I resolved if I couldn’t recover my ship, I would journey to Numeria. It wouldn’t be easy, but I was confident that with my knowledge it couldn’t be too terrible. Which brought me to my next goal-adaptation.
Adaptation is one of the most important skills an acolyte needs to survive. Whether it is learning local politics, knowing which plants would kill you, knowing how to find water, knowing how to use a gun or knife, these things were what decided whether you survived your first mission or not.
It’s why Hivers and death world vets were so good at it-they were used to adapting in hostile environs. Nobles were often the leaders, never had to learn the survival skills. They had to go out of their way to encounter survival situations, whereas Hivers were born into them. They died in droves.
I mused on these bits of information for a bit. There was plenty of heresy here to warrant exterminatus, but also incredible opportunity to exploit our enemies. The success of the Eldar eugenics experiment, but lack of change in Eldar tactics for thousands of years lent credence to my theory that the webways to a Craftworld had collapsed, leaving them stranded. If I could create a working ship and establish stable travel, my benefactor would almost certainly promote me to full Inquisitor.
I have also archived part 2 now.

Oh thanks. I'm embarassed to admit you're the only one who seems to find it entertaining.
Different anon here. I don't even like 40k and I still think this is better than 9/10ths of the shit that happens in Golarion.

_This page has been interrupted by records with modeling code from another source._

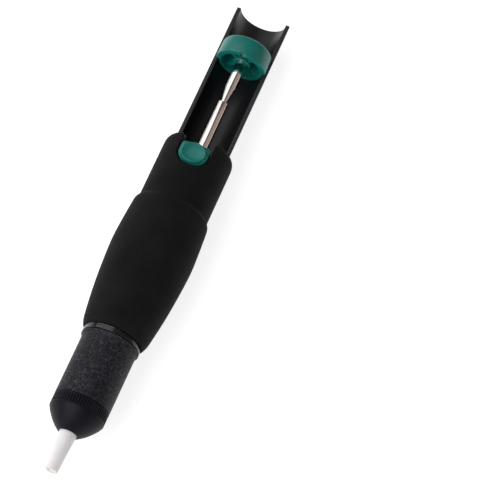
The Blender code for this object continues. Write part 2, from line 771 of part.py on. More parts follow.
def build_latch_spring(parts):
    length = LATCH_LOW - GAP - LATCH_SPRING_LOW
    return coil("latch_spring", (BUTTON_STATION - 0.2 * MM, 0.0, LATCH_SPRING_LOW), "Z", length,
                LATCH_SPRING_RADIUS, LATCH_SPRING_WIRE, LATCH_SPRING_TURNS, parts,
                material("steel", STEEL, 0.25, 1.0))


def main():
    clear_scene()
    parts = new_collection("desoldering_pump")
    cutters = new_collection("cutters")
    pin_hole = cross_pin_hole(cutters)
    build_nozzle(parts)
    build_nose_cone(parts)
    build_nose_o_ring(parts)
    build_front_barrel(parts)
    build_barrel_o_ring(parts)
    build_collar(parts)
    build_main_barrel(parts, pin_hole)
    build_cross_pins(parts)
    build_spring_seat(parts)
    build_main_spring(parts)
    build_piston(parts)
    build_piston_o_ring(parts)
    build_piston_washer(parts)
    build_piston_nut(parts, cutters)
    build_piston_rod(parts)
    build_cleaning_pin(parts)
    build_bumper(parts)
    build_rod_bush(parts)
    build_grip(parts, cutters)
    build_rear_housing(parts, cutters, pin_hole)
    build_knob(parts, cutters)
    build_release_button(parts, cutters)
    build_latch_plate(parts, cutters)
    build_latch_spring(parts)


main()
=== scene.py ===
"""Looks of a desoldering pump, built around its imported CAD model.

The pump lies along X with its nozzle towards -X and its open guard facing +Z. Outlines of
turned pieces are lists of (x, radius) pairs in metres, in the model's own frame. Angles
round the pump's axis are measured from +Z, where the button is, towards +Y.
"""

import math

import bmesh
import bpy
from mathutils import Matrix, Vector


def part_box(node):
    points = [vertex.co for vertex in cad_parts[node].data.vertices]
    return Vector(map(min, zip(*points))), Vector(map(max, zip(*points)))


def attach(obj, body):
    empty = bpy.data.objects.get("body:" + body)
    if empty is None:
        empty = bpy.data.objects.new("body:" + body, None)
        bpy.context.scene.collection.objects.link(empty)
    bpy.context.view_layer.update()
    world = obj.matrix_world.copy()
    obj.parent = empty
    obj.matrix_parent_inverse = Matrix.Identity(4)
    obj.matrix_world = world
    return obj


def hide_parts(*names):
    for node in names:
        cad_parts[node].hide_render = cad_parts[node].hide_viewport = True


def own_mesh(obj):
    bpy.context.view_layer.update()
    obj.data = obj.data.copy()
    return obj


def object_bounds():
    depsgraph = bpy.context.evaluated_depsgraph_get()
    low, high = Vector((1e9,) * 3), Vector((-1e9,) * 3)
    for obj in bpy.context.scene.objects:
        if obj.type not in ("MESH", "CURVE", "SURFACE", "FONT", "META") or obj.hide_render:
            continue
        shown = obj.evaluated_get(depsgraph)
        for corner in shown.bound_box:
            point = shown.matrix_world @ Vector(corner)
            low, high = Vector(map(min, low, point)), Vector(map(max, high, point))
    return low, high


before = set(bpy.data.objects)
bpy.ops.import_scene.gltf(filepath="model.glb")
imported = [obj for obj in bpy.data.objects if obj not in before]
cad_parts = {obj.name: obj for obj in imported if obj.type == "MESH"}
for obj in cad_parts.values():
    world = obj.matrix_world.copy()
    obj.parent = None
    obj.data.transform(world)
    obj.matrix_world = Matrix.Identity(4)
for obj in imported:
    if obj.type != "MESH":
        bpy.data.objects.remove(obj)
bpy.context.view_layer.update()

MM = 0.001
TAU = 2 * math.pi
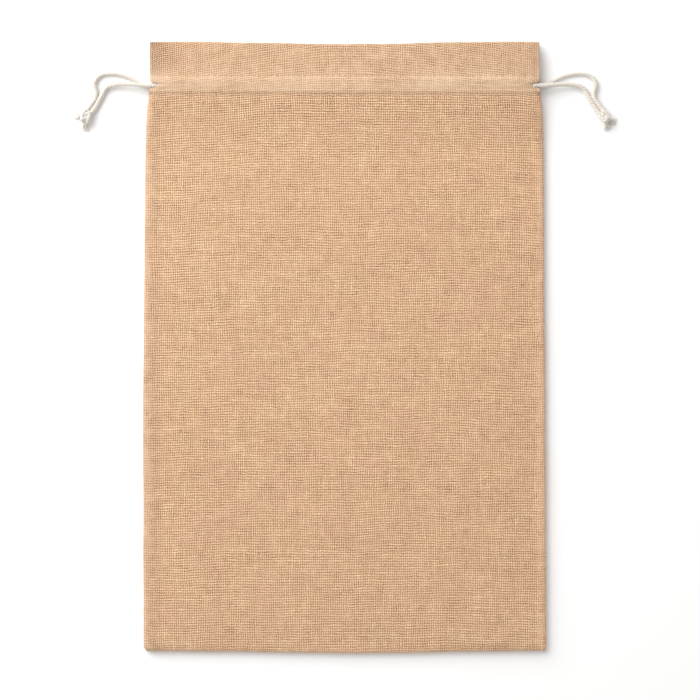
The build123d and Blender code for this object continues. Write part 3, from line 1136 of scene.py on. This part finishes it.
def make_edge_fibres():
    """Fibres along the sides, the bottom and the notches."""
    chance = random.Random(9)
    shapes = []
    for _ in range(150):
        side = chance.choice((-1, 1))
        y = chance.uniform(BOTTOM + 6.0, ROW_LOW - 3.0)
        x = side * (float(outline_half(y, side)) - 0.1)
        heading = 0.0 if side > 0 else math.pi
        shapes.append(stray(chance, (x, y), (2.4, 4.6), heading, 1.2, -0.1, (1.0, 3.2), 1.4, 0.06))
    for _ in range(70):
        x = chance.uniform(-FIBRE_REACH, FIBRE_REACH)
        y = at(bottom_edge, x) + 0.15
        shapes.append(stray(chance, (x, y), (2.4, 4.6), -math.pi / 2, 1.2, -0.1, (1.0, 2.6), 1.4, 0.06))
    for _ in range(46):
        side = chance.choice((-1, 1))
        y = chance.choice((chance.uniform(190.0, 192.8), chance.uniform(199.2, 202.0)))
        x = side * (float(outline_half(y, side)) - 0.4)
        heading = 0.0 if side > 0 else math.pi
        shapes.append(stray(chance, (x, y), (1.0, 3.4), heading, 0.8, 0.0, (1.2, 3.5), 1.0, 0.07))
    return new_mesh("edge_fibres", *join_shapes(shapes), "jute_fibre")


# ---- assembly

def settle(piece, node, body):
    """The piece stands in for a CAD node and rides on a body."""
    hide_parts(node)
    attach(piece, body)


def place_strand(which, end, route):
    """A free strand on its cord's body."""
    piece, centres = make_strand(f"{which}_{end}_strand", route, STRAND_THICKNESS[end])
    settle(piece, f"{which}_cord_{end}_strand", f"{which}_cord")
    return piece, centres


def place_cord(which, front_route, back_route):
    """Everything of one drawcord that shows, and its runs inside the channels."""
    side = -1 if which == "left" else 1
    body = f"{which}_cord"
    front_piece, front_line = place_strand(which, "front", front_route)
    back_piece, back_line = place_strand(which, "back", back_route)
    knot, centre = make_knot(f"{which}_knot", (front_line, back_line), f"{which}_cord_knot")
    settle(knot, f"{which}_cord_knot", body)
    for number, end in enumerate(("front", "back")):
        node = f"{which}_cord_{end}_tail"
        tail = make_tail(f"{which}_{end}_frayed_tail", centre, node, 40 + number + 2 * side)
        settle(tail, node, body)
    place_runs(which, side)


def place_runs(which, side):
    """The straight stretches of one drawcord inside the two channels, and its turn in the far notch."""
    for end, z, turning in (("front", FRONT_LANE_Z, -1.0), ("back", BACK_LANE_Z, 1.0)):
        run = make_run(f"{which}_{end}_run", side * NOTCH_X, side * SPLIT_X, FREE_LANE, z)
        middle = make_run(f"{which}_{end}_middle_run", side * (SPLIT_X - 0.6), side * 4.0, FREE_LANE, z)
        far = make_run(f"{which}_{end}_far_run", -side * NOTCH_X, -side * 4.0, FIXED_LANE, z, turning)
        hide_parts(f"{which}_cord_{end}_run")
        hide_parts(f"{which}_cord_{end}_middle")
        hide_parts(f"{which}_cord_{end}_far_run")
        if end == "front":
            split = (side * SPLIT_X * MM, 0, 0)
            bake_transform(run, f"{which}_cord", f"{which}_front_run", start=split, end=(0, 0, 0))
            blend_middle(middle)
            blend_middle(far)
        else:
            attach(run, f"{which}_cord")
            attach(middle, "pouch")
            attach(far, "pouch")
    settle(make_bight(f"{which}_bight", -side), f"{which}_cord_bight", "pouch")


def place_cloth():
    """Both panels and both hems."""
    sheets = (
        ("front_cloth", "front_panel", True, make_panel),
        ("back_cloth", "back_panel", False, make_panel),
        ("front_facing", "front_hem", True, make_hem),
        ("back_facing", "back_hem", False, make_hem),
    )
    for name, node, front, maker in sheets:
        piece = maker(name, front)
        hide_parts(node)
        if front:
            blend_middle(piece)
        else:
            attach(piece, "pouch")


def place_seams():
    """Allowances and all the stitching."""
    for which, side in (("left", -1), ("right", 1)):
        settle(make_side_seam(f"{which}_allowance", side), f"{which}_side_seam", "pouch")
    settle(make_bottom_seam("bottom_allowance"), "bottom_seam", "pouch")
    nodes = ("left_side_stitching", "right_side_stitching", "bottom_stitching")
    for piece, node in zip(make_seam_stitching(), nodes):
        settle(piece, node, "pouch")
    front = make_front_stitching()
    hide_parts("front_channel_stitching")
    blend_middle(front)
    settle(make_back_stitching(), "back_channel_stitching", "pouch")


def place_fibres():
    """Loose fibres, which go with the cloth that they stand on."""
    for piece in (make_face_fibres(), make_top_fibres()):
        blend_middle(piece)
    edge = make_edge_fibres()
    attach(edge, "pouch")


make_camera()
make_studio()
make_materials()
place_cord("left", LEFT_FRONT_ROUTE, LEFT_BACK_ROUTE)
place_cord("right", RIGHT_FRONT_ROUTE, RIGHT_BACK_ROUTE)
place_cloth()
place_seams()
place_fibres()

It started as a joke background story, then as I wrote I realized it made everything about Golarion make sense.

It's like a giant scientific sandbox for space aliens. It explains the wildly varying cultures. Social experiment.

Plus Pathfinder has so many inconsistencies stemming from multiple writers and mishmashing thst the xenophobic protagonist can poke holes in them all day.
Another anon here. This is a hilariously awesome story you got here. I hope you continue!